Im vergangenen Jahr hat Deutschland mit 6,9 Prozent die höchste Preissteigerung seit 1973, dem Jahr der Ölkrise, erlebt (7,1 Prozent). Vor allem die Energiepreise stiegen dramatisch, unter anderem weil Deutschland kein Gas mehr aus Russland bekam – eine Folge des Ukraine-Kriegs, den Russland begonnen hatte. Die Europäische Zentralbank steuerte gegen und erhöhte in mehreren Schritten kräftig die Zinsen von null Prozent auf zurzeit 4,5 Prozent.

Der Mechanismus funktioniert sehr vereinfacht so: Wenn Kredite teurer werden, nehmen Firmen und Menschen weniger auf und geben auch weniger aus. Weil Produkte weniger nachgefragt werden, senken Hersteller und Händler die Preise, um doch noch zu verkaufen. Ohnehin haben sich viele schon angesichts der hohen Preise beim Kauf zurückgehalten. Denn Löhne und Gehälter stiegen erst verzögert. Und für manche gab es bisher kaum mehr Geld.

Allerdings ist für die EZB nicht die deutsche Inflationsrate maßgeblich, sondern die der Euro-Zone. Und die betrug im November 2,4 Prozent. Sie kommt jenen zwei Prozent schon nah, die die Notenbank als langfristiges Ziel hat. Erste Finanzexperten hoffen auf eine Zinssenkung im nächsten Frühjahr, was angesichts der hohen Inflation in Deutschland gefährlich wäre. Konjunkturexperten etwa vom Deutschen Institut für Wirtschaftsforschung (DIW) in Berlin erwarten für Deutschland erst 2025 wieder niedrigere Inflationsraten.
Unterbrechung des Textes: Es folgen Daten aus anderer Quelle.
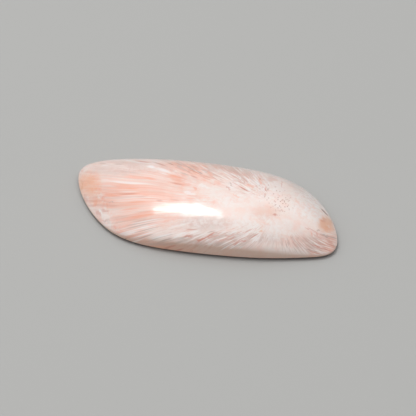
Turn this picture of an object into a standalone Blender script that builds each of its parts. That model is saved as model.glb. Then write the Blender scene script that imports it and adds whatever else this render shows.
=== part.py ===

Und nun? Abwarten und Tee (plus 3,7 Prozent binnen Jahresfrist) trinken? Oder vielleicht Plätzchen backen. Butter immerhin ist fast 25 Prozent günstiger als im November 2022, Weizenmehl 1,2 Prozent. Eier kosten nur 2,1 Prozent mehr. Und Zucker? Plus 16,9 Prozent. Seit November 2022 ist er sogar um 72,3 Prozent teurer geworden und führt die Inflationsliste mit Abstand vor Fertigkeksen und Olivenöl an. Vielleicht ein Grund, etwas weniger zu nehmen oder anders zu süßen.